3. Publishing Just to Publish
Blogging three times a week won’t save you if none of it says anything meaningful. More isn’t better, better is better. One strong piece of content that connects, converts, or ranks beats 10 that do nothing.
4. Low-Quality Link Building
No more spammy directory links, comment sections, or link wheels. That stuff doesn’t just fail, it can actually hurt you now. We’re focused on earned links through authority, relevance, and relationships.
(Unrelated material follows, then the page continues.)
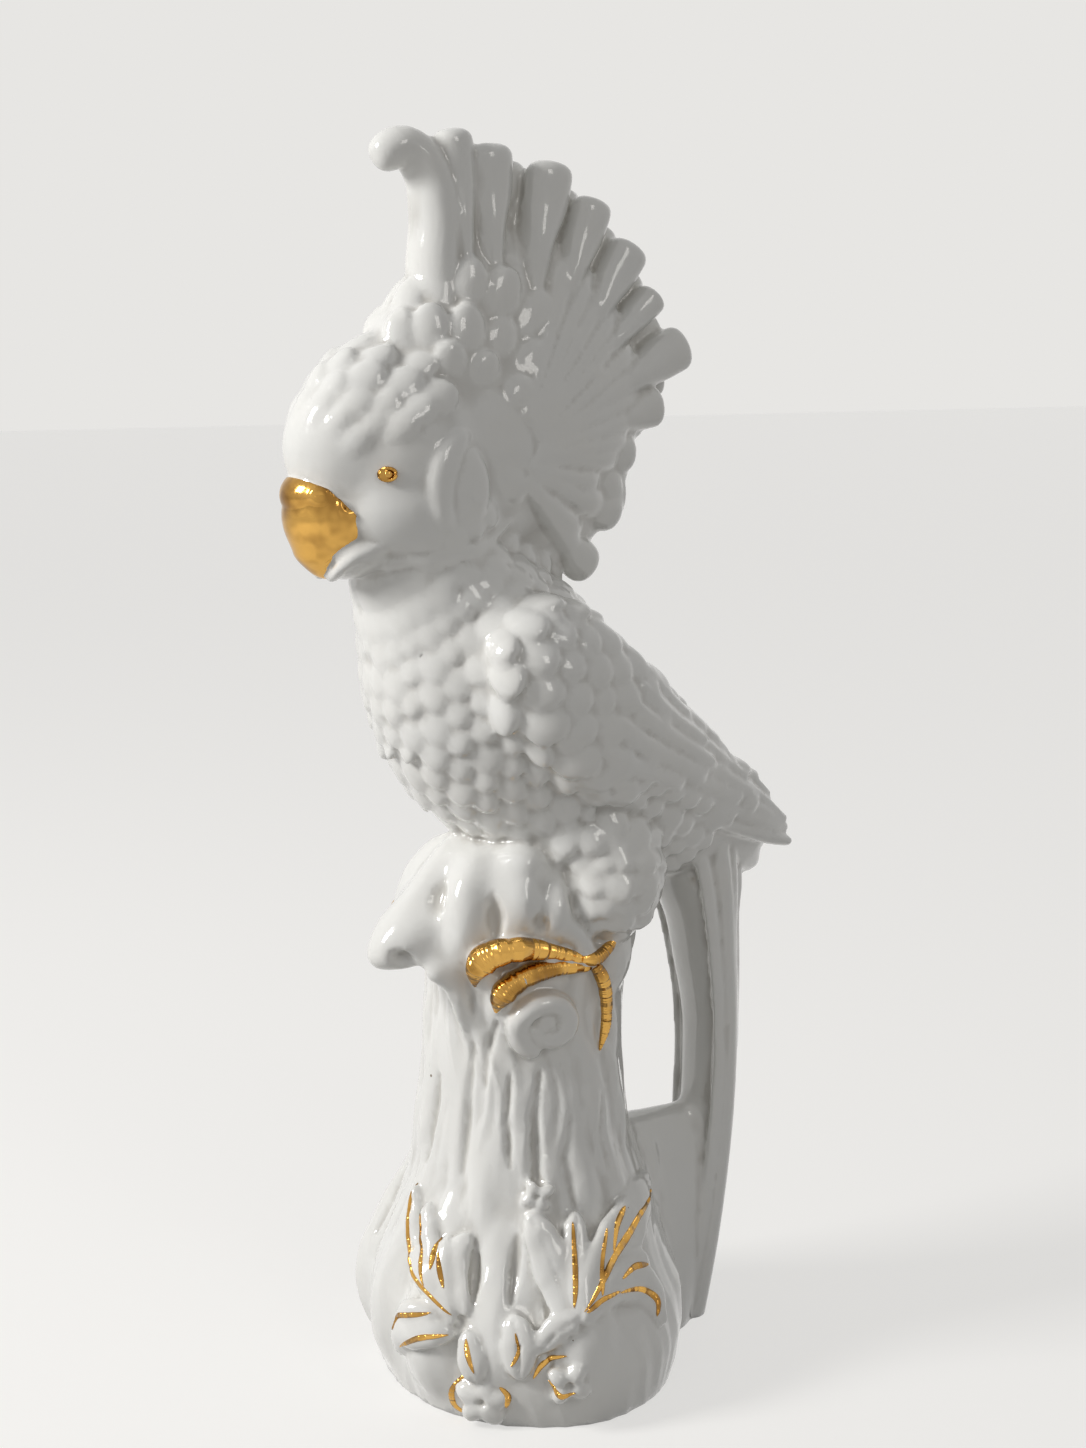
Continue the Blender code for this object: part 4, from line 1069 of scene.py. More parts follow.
def leaves(bm):
    """Fleshy leaves that lie on the mound, widest before their middle."""
    for half, places in LEAVES:
        path = [on_stump(angle, height, 1.5 * MM) for angle, height in places]
        middle = path[len(path) // 2]
        outward = Vector((middle.x, middle.y - TRUNK_SET_BACK, 0.012)).normalized()
        widths = [half * MM * w for w in (0.35, 1.05, 1.25, 0.95, 0.25)]
        depths = [LEAF_THICKNESS * d for d in (0.7, 1.0, 1.0, 0.9, 0.5)]
        lobe(bm, path, widths, depths, outward, 20, 14)


def flowers(bm):
    """Flowers and a bud: flat petals round a pressed heart."""
    for angle, height, reach, petals, first in FLOWERS:
        centre = on_stump(angle, height, 1.2 * MM)
        outward = away_at(angle)
        across = UP.cross(outward)
        for k in range(petals):
            turn = 2 * math.pi * (k + first) / petals
            lean = across * math.cos(turn) + UP * math.sin(turn)
            axes = Matrix.Rotation(PETAL_TILT, 3, outward.cross(lean)) @ facing(outward, lean)
            radii = mm(reach * 0.56, reach * 0.40, 1.9)
            egg(bm, centre + lean * reach * 0.6 * MM, radii, axes, 3)
        egg(bm, centre, mm(reach * 0.5, reach * 0.5, 1.6), facing(outward, UP), 3)


def crest_rows(bm):
    """Both rows of the crest, each on its side of the middle."""
    crest_row(bm, CREST_NEAR, CREST_OFFSET, 9, 5.0)
    crest_row(bm, CREST_FAR, -CREST_OFFSET, 9, 4.6)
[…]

5. Overextending on Platforms That Don’t Perform
Just because a platform exists doesn’t mean you need to be on it. If your ideal client isn’t on Pinterest, don’t waste energy there. We’re focusing on channels that bring in real results, not just noise.
6. Ignoring the Funnel
Driving traffic to your homepage and hoping for the best? Not anymore. If there’s no clear next step, no lead magnet, no conversion path – that traffic is going to bounce. We’re done wasting opportunities.
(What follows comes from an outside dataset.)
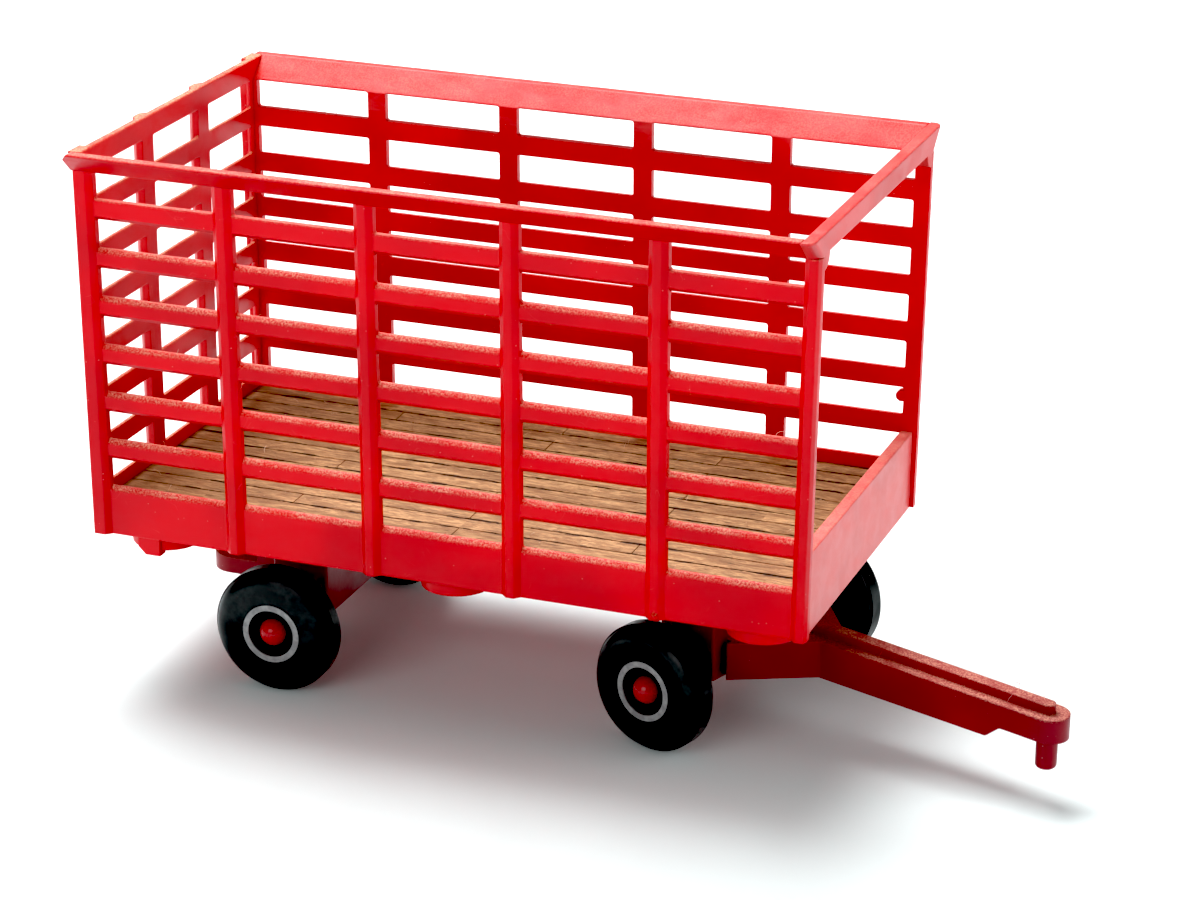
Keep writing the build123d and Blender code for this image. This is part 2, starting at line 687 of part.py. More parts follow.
def make_wheel(corner, out):
    bore = axle_radius + axle_fit
    knee = (sidewall_radius + tread_radius) / 2 + half_shoulder
    with BuildPart() as wheel:
        with BuildSketch(section_plane(corner, out)):
            with BuildLine():
                Polyline((inside + shoulder, tread_radius), (inside + shoulder, tyre_radius),
                         (wheel_face - shoulder, tyre_radius), (wheel_face - shoulder, tread_radius))
                ThreePointArc((wheel_face - shoulder, tread_radius),
                              (wheel_face - half_shoulder, knee), (wheel_face, sidewall_radius))
                Polyline((wheel_face, sidewall_radius), (wheel_face, band_outer),
                         (wheel_face - band_seat, band_outer), (wheel_face - band_seat, band_inner),
                         (dish_floor, dish_floor_radius), (dish_floor, bore), (inside, bore),
                         (inside, sidewall_radius))
                ThreePointArc((inside, sidewall_radius), (inside + half_shoulder, knee),
                              (inside + shoulder, tread_radius))
            make_face()
        revolve(axis=Axis(corner, out))
    return wheel.part


def make_band(corner, out):
    with BuildPart() as band:
        with BuildSketch(section_plane(corner, out)):
            with Locations((wheel_face - band_seat / 2 + band_proud / 2, (band_outer + band_inner) / 2)):
                Rectangle(band_seat + band_proud, band_outer - band_inner)
        revolve(axis=Axis(corner, out))
    return band.part


def make_cap(corner, out):
    back = dish_floor + end_float
    rim = back + cap_rim
    hole = axle_radius + press_gap
    blind = rod_half + press_gap
    dome_radius = (cap_radius ** 2 + cap_dome ** 2) / (2 * cap_dome)
    dome_centre = rim + cap_dome - dome_radius
    half_angle = math.atan2(cap_radius, rim - dome_centre) / 2
    dome_middle = (dome_centre + dome_radius * math.cos(half_angle), dome_radius * math.sin(half_angle))
    with BuildPart() as cap:
        with BuildSketch(section_plane(corner, out)):
            with BuildLine():
                Polyline((blind, 0), (blind, hole), (back, hole), (back, cap_radius), (rim, cap_radius))
                ThreePointArc((rim, cap_radius), dome_middle, (rim + cap_dome, 0))
                Line((rim + cap_dome, 0), (blind, 0))
            make_face()
        revolve(axis=Axis(corner, out))
    return cap.part


straight_left = (0, 1, 0)
straight_right = (0, -1, 0)
wheel_stations = [("rear_left", rear_axle_x, straight_left), ("rear_right", rear_axle_x, straight_right),
                  ("front_left", king_x, leftward), ("front_right", king_x, rightward)]
for station_name, station_x, out in wheel_stations:
    corner = (station_x, 0, axle_z)
    for piece_name, make in (("wheel", make_wheel), ("band", make_band), ("cap", make_cap)):
        piece = make(corner, out)
        piece.label = station_name + "_" + piece_name
        export_step(piece, "parts/" + piece.label + ".step")

for whole in (right_side, left_side, rear_panel, front_panel, front_bar, floor_pan, board_floor, reach,
              rear_carriage, front_carriage, kingpin, carriage_screws):
    export_step(whole.part, "parts/" + whole.part.label + ".step")
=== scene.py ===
import math
import random

import bmesh
import bpy
from mathutils import Matrix, Vector


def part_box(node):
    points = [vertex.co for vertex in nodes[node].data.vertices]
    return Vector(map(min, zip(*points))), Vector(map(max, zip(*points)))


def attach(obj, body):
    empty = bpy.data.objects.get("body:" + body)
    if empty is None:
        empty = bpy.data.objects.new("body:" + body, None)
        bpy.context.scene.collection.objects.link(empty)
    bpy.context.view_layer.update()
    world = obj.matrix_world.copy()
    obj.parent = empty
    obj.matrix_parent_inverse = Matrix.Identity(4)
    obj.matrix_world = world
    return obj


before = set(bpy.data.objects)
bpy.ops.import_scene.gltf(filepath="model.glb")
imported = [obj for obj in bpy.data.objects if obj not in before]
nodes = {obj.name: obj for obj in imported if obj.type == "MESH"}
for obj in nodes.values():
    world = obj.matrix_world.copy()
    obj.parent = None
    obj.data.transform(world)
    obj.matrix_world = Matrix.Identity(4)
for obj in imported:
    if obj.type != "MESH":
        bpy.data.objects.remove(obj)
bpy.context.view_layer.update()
mm = 0.001
print("frame loaded,", len(nodes), "parts")

# places that the rest is measured from
axleLow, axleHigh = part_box("rear_axle")
rearAxleX = (axleLow.x + axleHigh.x) / 2
sideLow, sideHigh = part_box("right_side")
boardLow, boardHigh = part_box("board_floor")


# small helpers for building node trees
def addNode(tree, kind, x=0, y=0, **settings):
    node = tree.nodes.new(kind)
    node.location = (x, y)
    for key, value in settings.items():
        setattr(node, key, value)
    return node


def put(tree, socket, value):
    if isinstance(value, bpy.types.NodeSocket):
        tree.links.new(value, socket)
    else:
        socket.default_value = value


def maths(tree, operation, a, b=0.0, clamp=False):
    node = addNode(tree, "ShaderNodeMath", operation=operation, use_clamp=clamp)
    put(tree, node.inputs[0], a)
    put(tree, node.inputs[1], b)
    return node.outputs[0]


def times(tree, a, b):
    return maths(tree, "MULTIPLY", a, b)


def plus(tree, a, b, clamp=False):
    return maths(tree, "ADD", a, b, clamp=clamp)


def minus(tree, a, b):
    return maths(tree, "SUBTRACT", a, b)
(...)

It’s SEO 25.0: AI Has Changed the Game
I’ve been doing SEO long enough to remember when keyword stuffing actually worked. When backlinks from spammy directories helped. When you could outrank your competitors just by having more blog posts.
That version of SEO is dead.
As my colleague, Chris Beckley, said: “We’re not on version 2.0 anymore, we’re at SEO 25.0”.
The algorithm doesn’t just index pages, it understands them. It reads context. It looks for intent. And more importantly, it’s being replaced in many cases by AI-generated answers that don’t even give users a reason to click through to your site.
Let’s break it down:
SEO Then vs. Now
| Area | A Few Years Ago | Now (2024–2025) |
| Keyword Targeting | Exact-match focus | Intent + natural phrasing |
| Content Strategy | More posts = more traffic | EEAT: Expertise, Experience, Authoritativeness, Trust |
| Ranking Factors | Backlinks + keywords | Engagement + satisfaction + AI readability |
| Search Experience | Click a result | Get an AI summary (no click needed) |
| Ads (Google) | Ads top results | AI pushes them down, CTR drops |
| Voice Search | Rare | Mainstream |
| Mobile Optimization | Nice to have | Critical |
| Technical SEO | Title tags, meta, speed | Still matters, plus schema + crawlability for AI |
| Link Building | Quantity mattered | Now: Quality, relevance, and trust |
| Local SEO | GMB, citations | Add: Reviews, proximity content, AI visibility |
This isn’t just a trend, it’s a whole new way of being found (or not being found at all).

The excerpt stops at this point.